Claims of lab contamination
The identification of Deltacron led to widespread news coverage and much debate on social media, but experts have questioned the findings.
Dr. Jeffrey Barrett, Director of the COVID-19 Genomics Initiative at the Wellcome Sanger Institute in the United Kingdom, believes the findings are due to a lab error.
“This is almost certainly not a biological recombinant of the Delta and Omicron lineages,” he says. “The apparent Omicron mutations are located precisely and exclusively in a section of the sequence encoding the spike gene (amino acids 51 to 143) affected by a technological artifact in certain sequencing procedures.”
Writing on Twitter, Dr. Tom Peacock, a virologist at Imperial College London in the U.K, also dismissed the findings, saying that “[t]he Cypriot ‘Deltacron’ sequences reported by several large media outlets look to be quite clearly contamination.”
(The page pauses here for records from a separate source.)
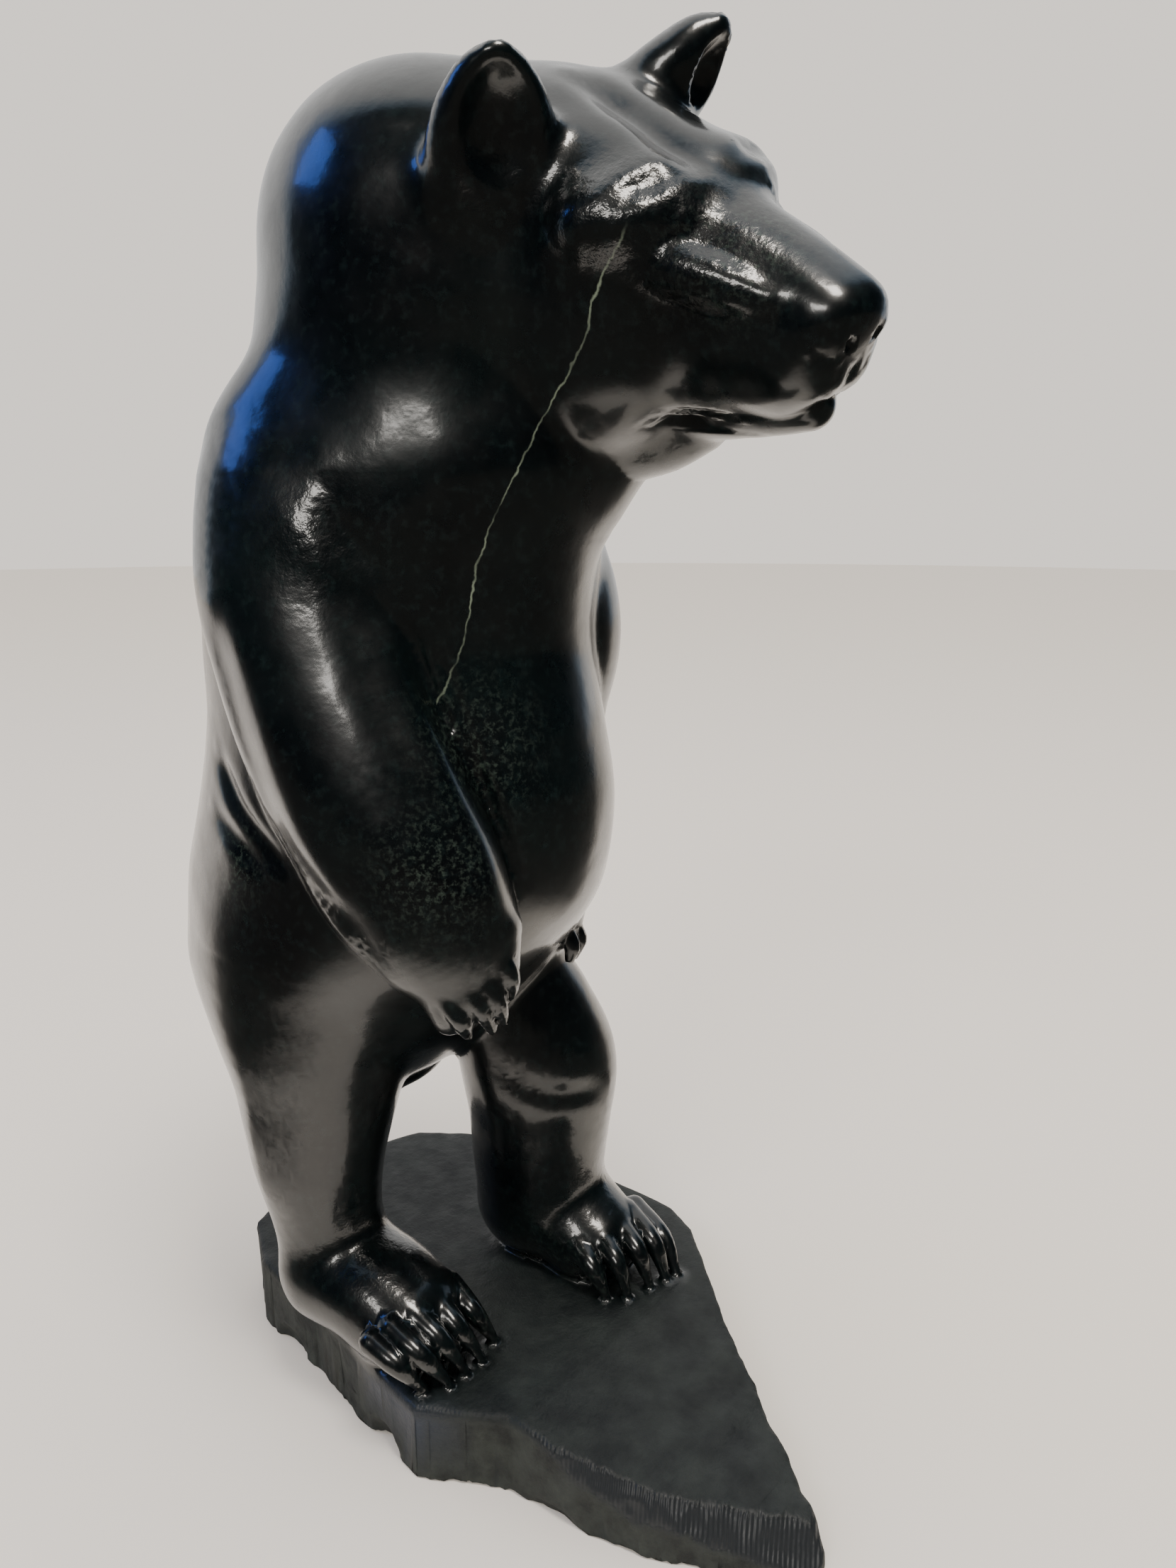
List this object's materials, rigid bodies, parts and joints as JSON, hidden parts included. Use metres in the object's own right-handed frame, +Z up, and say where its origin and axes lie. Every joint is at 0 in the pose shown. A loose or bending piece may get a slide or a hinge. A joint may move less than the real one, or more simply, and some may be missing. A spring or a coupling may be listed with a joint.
{
  "type": "carved bear statue",
  "caption": "Upright bear standing on a pointed slab of rock, head turned aside and forearms hanging, carved as one solid from dark green polished jade.",
  "frame": {"origin": "middle of the part's bounding box, on the plane of the slab's underside", "axes": "+Z up; the bear faces -Y, with its left side at +X"},
  "size_m": [0.1097, 0.1696, 0.2916],
  "materials": {
    "jade": "polished, with the rock slab left dull and sawn"
  },
  "bodies": {
    "root": {"bear_carving": "jade"}
  },
  "joints": []
}
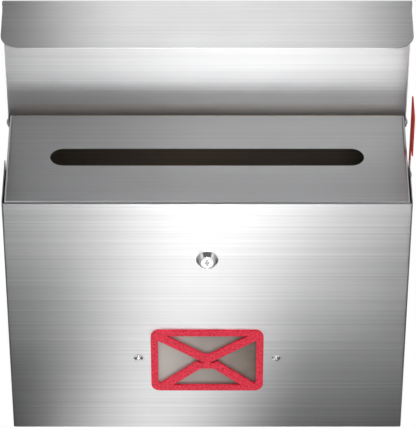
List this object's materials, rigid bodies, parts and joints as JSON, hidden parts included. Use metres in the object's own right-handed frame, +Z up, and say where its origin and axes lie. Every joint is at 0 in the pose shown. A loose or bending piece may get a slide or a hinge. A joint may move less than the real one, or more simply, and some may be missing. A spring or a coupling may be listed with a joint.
{
  "type": "wall mounted mailbox",
  "caption": "Wall mounted steel mailbox with a slotted top deck, hood lid, locking fold-down door, envelope shaped window and side flag.",
  "frame": {"origin": "centre of the four wall screw holes, on the wall's surface", "axes": "+X to the right seen from the front, +Y into the wall, +Z up"},
  "size_m": [0.3744, 0.1392, 0.4166],
  "materials": {
    "brushed_steel": "horizontally brushed stainless steel, satin",
    "galvanised": "plain mill finish stainless steel",
    "red_paint": "fine textured red powder coat",
    "chrome": "polished chrome",
    "zinc": "bright zinc plated steel",
    "clear_pane": "clear acrylic",
    "rubber": "black rubber",
    "nylon": "black nylon"
  },
  "bodies": {
    "root": {"body_shell": "brushed_steel", "back_pan": "galvanised", "shell_rivets": "zinc", "wall_spacers": "rubber", "lock_keeper": "galvanised", "door_bumpers": "rubber", "hinge_body_leaf": "zinc", "hinge_leaf_rivets": "zinc", "hinge_pin": "zinc", "lid_pivot_pins": "zinc", "lid_pivot_washers": "nylon", "lid_pivot_clips": "zinc", "flag_bush": "nylon", "flag_spring_washer": "zinc", "flag_screw": "chrome", "flag_inner_washer": "zinc", "flag_nut": "zinc"},
    "door": {"front_door": "brushed_steel", "hinge_door_leaf": "zinc", "envelope_frame": "red_paint", "window_pane": "clear_pane", "window_screws": "chrome", "window_washers": "zinc", "window_nuts": "zinc", "lock_barrel": "chrome", "lock_washer": "zinc", "lock_nut": "zinc"},
    "lock": {"lock_plug": "chrome", "lock_cam": "zinc", "cam_screw": "zinc"},
    "lid": {"lid": "brushed_steel"},
    "flag": {"flag": "red_paint"}
  },
  "joints": [
    {"name": "lid_hinge", "type": "hinge", "parent": "root", "child": "lid", "pos_m": [0, -0.013, 0.1362], "axis": [1, 0, 0], "range_deg": [0, 88]},
    {"name": "door_hinge", "type": "hinge", "parent": "root", "child": "door", "pos_m": [0, -0.13085, -0.13905], "axis": [1, 0, 0], "range_deg": [0, 90]},
    {"name": "lock_turn", "type": "hinge", "parent": "door", "child": "lock", "pos_m": [0, -0.1344, 0.0734], "axis": [0, -1, 0], "range_deg": [0, 90]},
    {"name": "flag_swing", "type": "hinge", "parent": "root", "child": "flag", "pos_m": [0.1859, -0.0604, 0.1122], "axis": [1, 0, 0], "range_deg": [0, 90]}
  ]
}
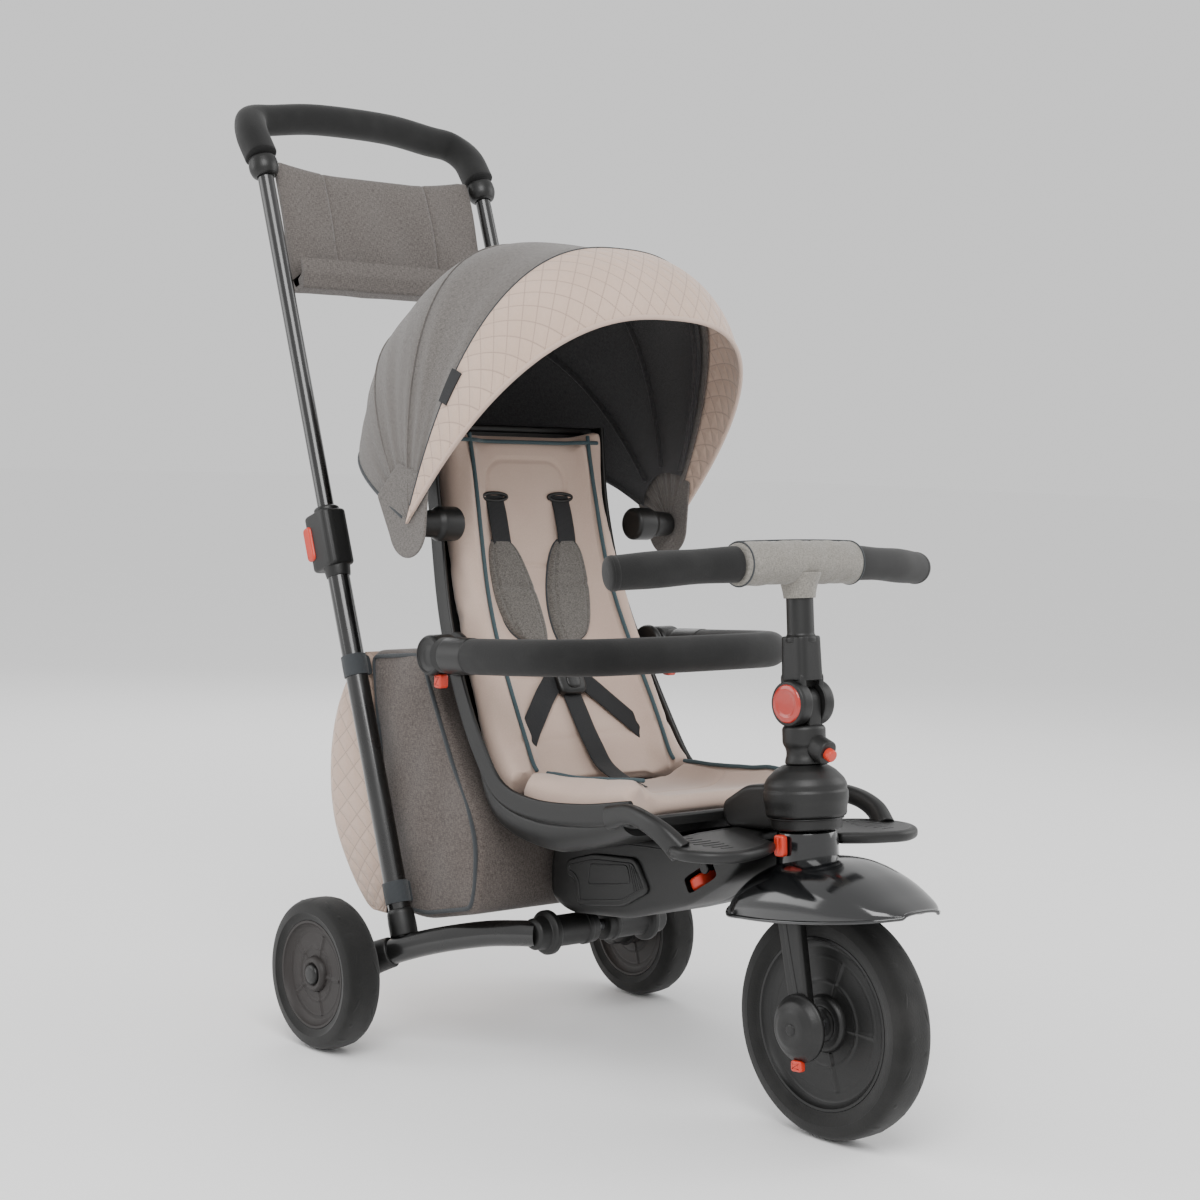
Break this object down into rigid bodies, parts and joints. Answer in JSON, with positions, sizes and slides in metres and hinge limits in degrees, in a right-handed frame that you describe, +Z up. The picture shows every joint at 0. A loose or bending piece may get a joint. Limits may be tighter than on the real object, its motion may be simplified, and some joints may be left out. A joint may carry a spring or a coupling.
{
  "type": "children's tricycle",
  "caption": "Folding children's tricycle with a padded seat, waist bar, canopy, storage bag, footrest and a telescopic parent push handle.",
  "frame": {"origin": "on the ground, at the middle of the bounding box seen from above", "axes": "+X forward towards the front wheel, +Y to the rider's left, +Z up from the ground"},
  "size_m": [1.0082, 0.4984, 1.0719],
  "materials": {
    "tube_black": "gloss black paint on steel tube",
    "satin_black": "satin moulded plastic",
    "gloss_black": "polished moulded plastic",
    "red_plastic": "orange-red moulded plastic",
    "foam": "matte closed-cell foam",
    "tyre": "matte foamed tyre",
    "rim": "brown-grey moulded plastic",
    "steel": "plated steel",
    "grey_cloth": "heathered grey cloth",
    "dark_cloth": "dark heathered grey cloth",
    "beige_cloth": "beige quilted cloth"
  },
  "bodies": {
    "rear_frame": {"rear_arm_left": "tube_black", "rear_arm_right": "tube_black", "rear_axle_left": "steel", "rear_axle_right": "steel", "fold_pin": "steel", "upright_tube_left": "tube_black", "upright_tube_right": "tube_black", "latch_housing_left": "satin_black", "latch_housing_right": "satin_black", "storage_bag": "dark_cloth", "bag_pocket": "beige_cloth"},
    "rear_wheel_left": {"rear_wheel_left_tyre": "tyre", "rear_wheel_left_rim": "rim"},
    "rear_wheel_right": {"rear_wheel_right_tyre": "tyre", "rear_wheel_right_rim": "rim"},
    "push_handle": {"handle_tube_left": "tube_black", "handle_tube_right": "tube_black", "handle_collar_left": "satin_black", "handle_collar_right": "satin_black", "handle_grip": "foam", "handle_bag": "grey_cloth"},
    "latch_left": {"latch_button_left": "red_plastic"},
    "latch_right": {"latch_button_right": "red_plastic"},
    "seat_body": {"seat_shell": "satin_black", "seat_pad_back": "beige_cloth", "seat_pad_base": "beige_cloth", "harness_pad_left": "grey_cloth", "harness_pad_right": "grey_cloth", "harness_buckle": "satin_black", "housing_left": "satin_black", "housing_right": "satin_black", "side_cover_left": "satin_black", "side_cover_right": "satin_black", "footrest": "satin_black", "steering_head": "satin_black", "canopy_knob_left": "satin_black", "canopy_knob_right": "satin_black"},
    "fold_pull": {"fold_handle": "red_plastic"},
    "waist_bar": {"safety_bar": "foam"},
    "bar_button_left": {"bar_release_left": "red_plastic"},
    "bar_button_right": {"bar_release_right": "red_plastic"},
    "canopy": {"canopy_hood": "grey_cloth", "canopy_visor": "beige_cloth"},
    "steering": {"fork": "gloss_black", "mudguard": "gloss_black", "stem_base": "satin_black", "front_axle": "steel", "hub_cover_left": "gloss_black", "hub_cover_right": "gloss_black"},
    "steering_lock": {"steering_lock_lever": "red_plastic"},
    "stem_lock": {"stem_button": "red_plastic"},
    "pedal_clutch": {"pedal_clutch_tab": "red_plastic"},
    "front_wheel": {"front_wheel_tyre": "tyre", "front_wheel_rim": "rim"},
    "handlebar_top": {"stem_upper": "satin_black", "handlebar": "tube_black", "grip_left": "foam", "grip_right": "foam", "handlebar_sleeve": "grey_cloth"},
    "handlebar_lock": {"fold_disc_button": "red_plastic"}
  },
  "joints": [
    {"name": "frame_fold", "type": "hinge", "parent": "rear_frame", "child": "seat_body", "pos_m": [0.02995, 0, 0.143], "axis": [0, 1, 0], "range_deg": [0, 60]},
    {"name": "rear_wheel_left_spin", "type": "hinge", "parent": "rear_frame", "child": "rear_wheel_left", "pos_m": [-0.15705, 0.228, 0.0825], "axis": [0, 1, 0], "continuous": true},
    {"name": "rear_wheel_right_spin", "type": "hinge", "parent": "rear_frame", "child": "rear_wheel_right", "pos_m": [-0.15705, -0.228, 0.0825], "axis": [0, 1, 0], "continuous": true},
    {"name": "handle_height", "type": "slide", "parent": "rear_frame", "child": "push_handle", "axis": [0.3523, 0, -0.9359], "range_m": [0, 0.18]},
    {"name": "latch_left_press", "type": "slide", "parent": "rear_frame", "child": "latch_left", "axis": [0, -1, 0], "range_m": [0, 0.003], "stiffness_N_per_m": 400, "springref_m": -0.002},
    {"name": "latch_right_press", "type": "slide", "parent": "rear_frame", "child": "latch_right", "axis": [0, 1, 0], "range_m": [0, 0.003], "stiffness_N_per_m": 400, "springref_m": -0.002},
    {"name": "waist_bar_lift", "type": "hinge", "parent": "seat_body", "child": "waist_bar", "pos_m": [-0.05405, 0, 0.438], "axis": [0, -1, 0], "range_deg": [0, 65]},
    {"name": "bar_left_press", "type": "slide", "parent": "waist_bar", "child": "bar_button_left", "axis": [0, 0, 1], "range_m": [0, 0.003], "stiffness_N_per_m": 400, "springref_m": -0.002},
    {"name": "bar_right_press", "type": "slide", "parent": "waist_bar", "child": "bar_button_right", "axis": [0, 0, 1], "range_m": [0, 0.003], "stiffness_N_per_m": 400, "springref_m": -0.002},
    {"name": "canopy_tilt", "type": "hinge", "parent": "seat_body", "child": "canopy", "pos_m": [-0.07705, 0, 0.577], "axis": [0, 1, 0], "range_deg": [-10, 45]},
    {"name": "fold_pull_slide", "type": "slide", "parent": "seat_body", "child": "fold_pull", "axis": [0.8511, 0, 0.525], "range_m": [0, 0.008], "stiffness_N_per_m": 500, "springref_m": -0.002},
    {"name": "steering_turn", "type": "hinge", "parent": "seat_body", "child": "steering", "pos_m": [0.34495, 0, 0.3], "axis": [-0.0958, 0, 0.9954], "range_deg": [-40, 40]},
    {"name": "steering_lock_turn", "type": "hinge", "parent": "steering", "child": "steering_lock", "pos_m": [0.34472, -0.036, 0.29194], "axis": [-0.9954, 0, -0.0958], "range_deg": [0, 5]},
    {"name": "stem_lock_press", "type": "slide", "parent": "steering", "child": "stem_lock", "axis": [-0.9457, 0, 0.3251], "range_m": [0, 0.003], "stiffness_N_per_m": 400, "springref_m": -0.002},
    {"name": "pedal_clutch_slide", "type": "slide", "parent": "steering", "child": "pedal_clutch", "axis": [-0.0958, 0, 0.9954], "range_m": [0, 0.003]},
    {"name": "front_wheel_spin", "type": "hinge", "parent": "steering", "child": "front_wheel", "pos_m": [0.39055, 0, 0.1135], "axis": [0, 1, 0], "continuous": true},
    {"name": "handlebar_fold", "type": "hinge", "parent": "steering", "child": "handlebar_top", "pos_m": [0.33336, 0, 0.41995], "axis": [0, 1, 0], "range_deg": [0, 90]},
    {"name": "handlebar_lock_press", "type": "slide", "parent": "handlebar_top", "child": "handlebar_lock", "axis": [0, 1, 0], "range_m": [0, 0.003], "stiffness_N_per_m": 400, "springref_m": -0.002}
  ]
}
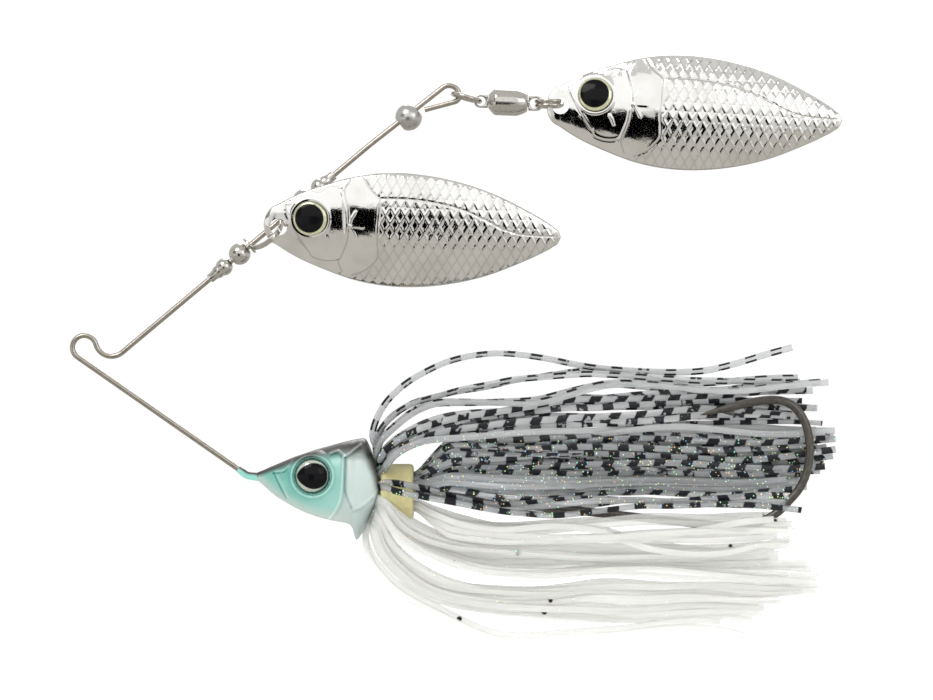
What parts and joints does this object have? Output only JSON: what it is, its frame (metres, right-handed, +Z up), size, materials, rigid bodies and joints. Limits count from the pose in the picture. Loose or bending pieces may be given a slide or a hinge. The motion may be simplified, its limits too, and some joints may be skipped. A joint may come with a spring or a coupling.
{
  "type": "spinnerbait fishing lure",
  "caption": "Twin willow-blade spinnerbait: R-bend wire form with beads, clevis and swivel, fish-shaped lead head, eyed cupped blades, upward hook and barred silicone skirt.",
  "frame": {"origin": "centre of the R-bend that the fishing line is tied to, in the plane of the wire form", "axes": "+Z up as it swims, with the blades above the hook; +X back from the line tie towards the hook bend and the blade tips; +Y to the fish-right-hand side, square to the wire form"},
  "size_m": [0.1198, 0.0162, 0.0892],
  "materials": {
    "steel_wire": "drawn stainless spring wire, satin",
    "nickel": "polished nickel plate over brass or steel",
    "bearing_steel": "polished bearing balls",
    "blade_plate": "bright nickel plate over stamped brass",
    "eye": "domed resin eye with a black pupil and a pale gold rim",
    "head_paint": "airbrushed mint paint under gloss clear coat on cast lead",
    "black_nickel": "dark plated high-carbon hook wire",
    "collar_rubber": "translucent yellow-olive rubber band",
    "barred_silicone": "clear smoke silicone with navy bars and holographic flake",
    "clear_silicone": "clear white silicone with a few dark flecks"
  },
  "bodies": {
    "lure_frame": {"wire_frame": "steel_wire", "lower_stop": "nickel", "upper_stop": "nickel", "head_casting": "head_paint", "head_eye_left": "eye", "head_eye_right": "eye", "hook": "black_nickel", "skirt_collar": "collar_rubber", "skirt_upper_left": "barred_silicone", "skirt_upper_right": "barred_silicone", "skirt_shoulder_left": "barred_silicone", "skirt_shoulder_right": "barred_silicone", "skirt_side_left": "barred_silicone", "skirt_side_right": "barred_silicone", "skirt_flank_left": "barred_silicone", "skirt_flank_right": "barred_silicone", "skirt_lower_left": "clear_silicone", "skirt_lower_right": "clear_silicone", "skirt_stray_strand": "barred_silicone", "skirt_belly": "clear_silicone", "skirt_lowest_strand": "clear_silicone"},
    "lower_bead": {"lower_bead": "nickel"},
    "clevis": {"clevis": "nickel"},
    "front_blade": {"front_blade": "blade_plate", "front_blade_eye": "eye"},
    "upper_bead": {"upper_bead": "nickel"},
    "loop_ball": {"loop_ball": "nickel"},
    "link_ring": {"link_ring": "nickel"},
    "swivel_body": {"swivel_barrel": "nickel", "swivel_front_eye": "nickel", "bearing_ball_1": "bearing_steel", "bearing_ball_2": "bearing_steel", "bearing_ball_3": "bearing_steel", "bearing_ball_4": "bearing_steel", "bearing_ball_5": "bearing_steel", "bearing_ball_6": "bearing_steel"},
    "swivel_tail": {"swivel_rear_eye": "nickel"},
    "split_ring": {"split_ring": "nickel"},
    "rear_blade": {"rear_blade": "blade_plate", "rear_blade_eye": "eye"}
  },
  "joints": [
    {"name": "arm_stack_slide", "type": "slide", "parent": "lure_frame", "child": "lower_bead", "axis": [0.7664, 0, 0.6424], "range_m": [0, 0.0025]},
    {"name": "clevis_spin", "type": "hinge", "parent": "lower_bead", "child": "clevis", "pos_m": [0.02727, 0, 0.01728], "axis": [0.7664, 0, 0.6424], "continuous": true},
    {"name": "front_blade_flare", "type": "hinge", "parent": "clevis", "child": "front_blade", "pos_m": [0.02958, -0.003, 0.01825], "axis": [0, 0, -1], "range_deg": [0, 45]},
    {"name": "upper_bead_slide", "type": "slide", "parent": "lure_frame", "child": "upper_bead", "axis": [0.7664, 0, 0.6424], "range_m": [-0.0022, 0]},
    {"name": "loop_ball_slide", "type": "slide", "parent": "lure_frame", "child": "loop_ball", "axis": [0.7869, 0, 0.617], "range_m": [-0.0118, 0]},
    {"name": "link_ring_swing", "type": "hinge", "parent": "lure_frame", "child": "link_ring", "pos_m": [0.0568, 0, 0.03815], "axis": [0, 0, 1], "range_deg": [-60, 60]},
    {"name": "swivel_swing", "type": "hinge", "parent": "link_ring", "child": "swivel_body", "pos_m": [0.05917, 0, 0.03732], "axis": [0, 0, 1], "range_deg": [-35, 35]},
    {"name": "swivel_spin", "type": "hinge", "parent": "swivel_body", "child": "swivel_tail", "pos_m": [0.0672, 0, 0.037], "axis": [0.9992, 0, -0.0401], "continuous": true},
    {"name": "split_ring_swing", "type": "hinge", "parent": "swivel_tail", "child": "split_ring", "pos_m": [0.0693, 0, 0.03692], "axis": [0, 0, 1], "range_deg": [-25, 25]},
    {"name": "rear_blade_swing", "type": "hinge", "parent": "split_ring", "child": "rear_blade", "pos_m": [0.07043, 0, 0.03671], "axis": [0, 0, 1], "range_deg": [-55, 55]}
  ]
}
In a separate tweet, he nevertheless clarified that this was not due to poor lab practice, stating that it “happens to every sequencing lab occasionally.”
The evolutionary evidence appears to back up their comments. Several experts have stated that if Deltacron was truly a new recombinant variant, samples would cluster on the same branch of SARS-CoV-2’s phylogenetic treeTrusted Source.
However, Deltacron appears randomly on several branches, which experts say is a sure sign of contamination.